CASE 16
Email Autopilot
The inbox used to need constant sorting by hand. Now it sorts itself into twenty labels, files deadlines to the calendar, and drafts replies on its own.
- Role
- Design, build, automate
- Year
- 2026
- Stack
- Script automation · AI
- Status
- Live in production
01 The problem
The inbox needed constant sorting and triage by hand, message after message, every single day. Deadlines hid inside email and slipped past before anyone caught them. Routine replies still had to be written from scratch, the same answers over and over. The work was endless, it ate hours, and none of it needed a person.
02 The system
An assistant that runs itself and clears the inbox for me. It sorts each email into one of twenty labels, with fast keyword rules first and a small model only for the few they miss. It reads important email again for dates, pulls the deadlines out, and writes them straight to the calendar so nothing hides anymore. It drafts replies to routine messages, the ones I used to type from scratch, and leaves each one ready for me to approve and send.
03 How it holds up
The cheap keyword path runs first and does most of the sorting, so the model only wakes for what is left and the cost stays at next to nothing. A free model stands by as backup if the small one fails, so the work never stalls. It runs on a hosted runtime with no server for me to host or pay for, and it never sends a reply without me reading it first.
04 The result
The inbox sorts itself into twenty labels, files its own deadlines to the calendar, and hands me drafts to approve.

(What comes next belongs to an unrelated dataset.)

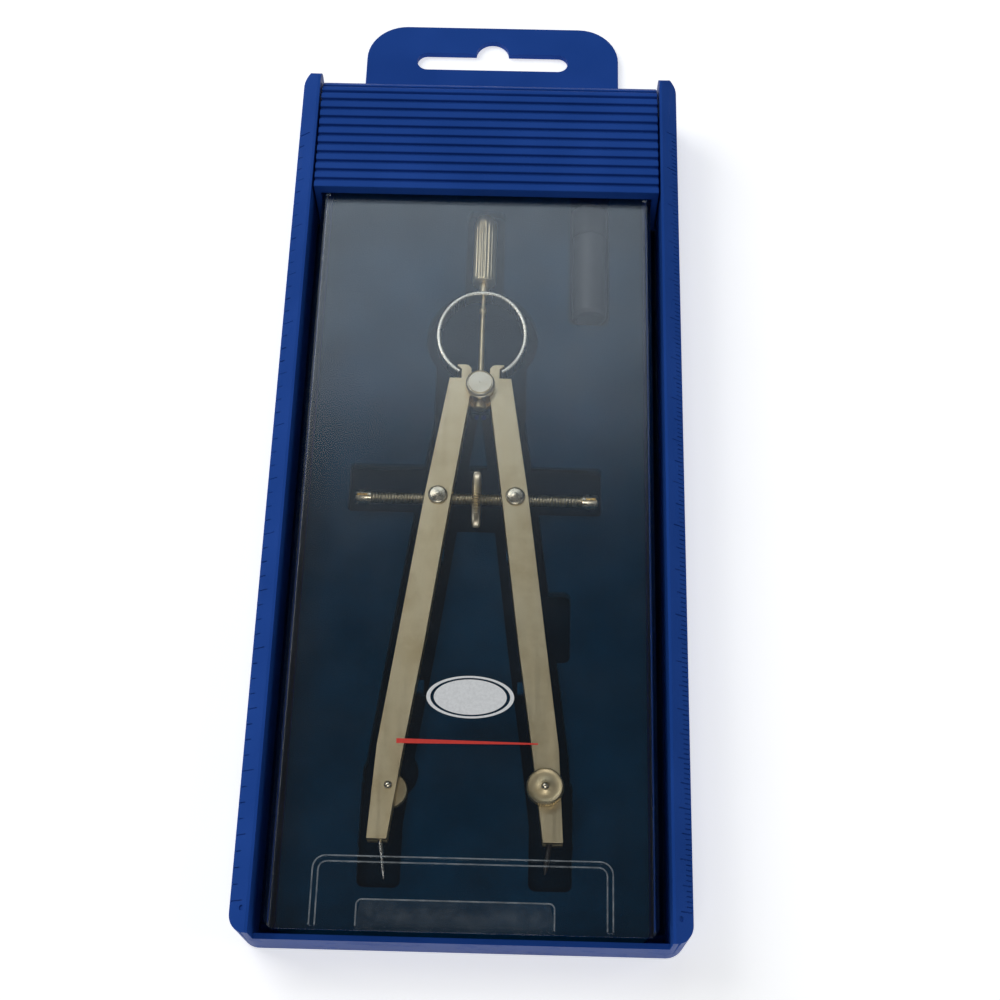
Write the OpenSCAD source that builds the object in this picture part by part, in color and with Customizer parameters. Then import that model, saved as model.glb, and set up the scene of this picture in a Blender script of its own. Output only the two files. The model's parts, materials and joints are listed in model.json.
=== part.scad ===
// Drafting compass set: a centre-wheel bow compass in a flat case with a sliding lid.
// +Z is up out of the case, +Y runs towards the hang tab, and the origin is the middle of the
// case's underside. Stations are distances along Y from the zero mark of the two rulers.

/* [Case] */
// Overall width across the two rails
case_w = 89; // [88:0.5:92]
// Height of the rails above the table
case_h = 19.2; // [19.2:0.1:21]
// Thickness of the tray's floor and of the hang tab
floor_t = 1.6; // [1.2:0.1:1.8]
// Length of the rulers' millimetre scale
ruler_mm = 180; // [100:10:180]
// Length of the rulers' inch scale, in inches
ruler_in = 7; // [4:1:7]

/* [Hang tab] */
// Width of the hang tab
tab_w = 63.4; // [50:1:70]
// Width of the hang slot
slot_w = 38; // [30:1:44]
// Height of the hang slot
slot_h = 5.1; // [4.4:0.1:5.4]

/* [Lid] */
// Thickness of the clear window
window_t = 0.6; // [0.5:0.1:0.7]
// Distance between the ribs of the slider head
rib_pitch = 2.5; // [2:0.1:3]
// Depth of the grooves between the ribs
rib_depth = 0.7; // [0.4:0.1:1]

/* [Compass] */
// Diameter of the adjusting wheel
wheel_d = 12.2; // [10:0.1:12.4]
// Thickness of the adjusting wheel
wheel_t = 1.7; // [1.2:0.1:2]
// Width of the oval spring ring
ring_d = 20.7; // [20:0.1:21.2]
// Diameter of the handle
handle_d = 5.2; // [4:0.1:5.6]
// Diameter of the thumb nuts
nut_d = 7.6; // [6:0.1:7.8]
// Thickness of the legs
leg_t = 4.4; // [4.4:0.1:4.5]

/* [Hidden] */
$fn = 64;
eps = 0.5;          // how far a cutter runs past the face that it opens
fit = 0.05;         // radial clearance of every turning fit

// Stations of the case
bottom_s = -6.2;
rim_s = -5.1;
rail_end_s = 196.4;
tab_end_s = 223.4;
zero_y = -(bottom_s + tab_end_s) / 2;
function y_at(s) = s + zero_y;

// Heights of the case
bevel_low_z = case_h - 2.6;
axis_z = 8.8;
flock_z = 5.2;
pocket_z = floor_t + 0.6;
window_top_z = 16.0;
window_low_z = window_top_z - window_t;
head_top_z = 18.8;
rim_top_z = 12;

// Widths of the case, as distances from the middle
outer_x = case_w / 2;
inner_x = outer_x - 4.2;
ridge_x = inner_x + 0.6;
bevel_a = atan2(case_h - bevel_low_z, outer_x - ridge_x);
groove_x = inner_x + 2;
groove_low_z = 2.3;
groove_top_z = 4.1;
corner_r = 4;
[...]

Hours of sorting and triage are gone, deadlines no longer slip past me, and it runs around the clock for next to nothing.
· How it works
- 01
It wakes on a schedule
The script runs on its own, every few minutes while clearing a backlog, then daily once caught up.
- 02
Keywords sort first
Most email is sorted by fast keyword rules at no cost, into one of twenty labels.
- 03
AI handles the rest
Anything the rules miss goes to a small model, with a free model as backup if it fails.
- 04
Deadlines hit the calendar
Important email is read again for dates, and deadlines become calendar reminders.
- 05
Replies draft themselves
Routine messages get a short draft reply, waiting for you to approve and send.
· Results
- Labels
- 20
- Cost
- Near zero
- Hosting
- No server
1. The cheap keyword path runs first and the model only wakes when keywords miss, so it stays cheap by default.
2. It runs on Google's own runtime with no server to host or pay for, and it never sends a reply without you.